Boulder Regional Emergency Telephone Service Authority (BRETSA) agreed with the FCC decision not to adopt voluntary agreements as safe harbors. Establishing such safe harbors would result in “an unworkable collection of diverse requirements applicable to different providers,” BRETSA said. T-Mobile’s concerns that PSAPs may not timely return a questionnaire regarding their preferences for delivery of text-to-911 messages appears to be misplaced, it said. Once the FCC has established the database of PSAPs that are receiving text-to-911 messages, and PSAPs request delivery of such messages, “it would be improper for T-Mobile or any other provider to require that the PSAPs also complete questionnaires prior to provisioning text-to-911 service,” it said.

Verizon and Verizon Wireless urged the commission to reject proposals from commenters asking to extend service providers’ obligations to accommodate third-party text message services “in a manner that would contradict the policy framework the commission adopted just months ago,” they said. The record confirms that device operating systems, not technologies controlled by CMRS providers, “remain the principal factor necessary to enable access to messaging APIs,” it said. As with roaming requirements, any new requirements for location accuracy should be forward-looking and limited to LTE-enabled and IP-enabled devices, it said. If the FCC adopts new near-term interim location accuracy rules for text-to-911 service, it should enable service providers to comply through the availability of the existing commercial LBS-based solutions used today under the J-STD-110 industry standard, it said.

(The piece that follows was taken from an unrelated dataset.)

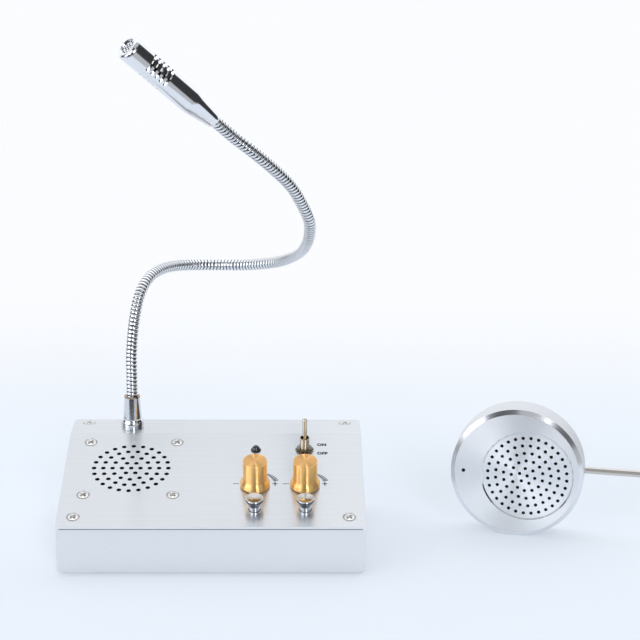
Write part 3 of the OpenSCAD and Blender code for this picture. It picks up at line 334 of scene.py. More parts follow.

Microsoft urged the FCC to refrain from extending text-to-911 obligations. It isn’t realistic to impose accuracy requirements that result in enormous costs on free apps and services provided by small companies from every corner of the globe, it said. The FCC would have difficulties “enforcing Phase II-like E911 accuracy requirements against small Internet companies located outside the U.S.,” it said. Attempting to do so by imposing onerous obligations on over-the-top apps and services “would put U.S. companies at a competitive and financial disadvantage as they would strive to comply with obligations that their competitors would not,” it said.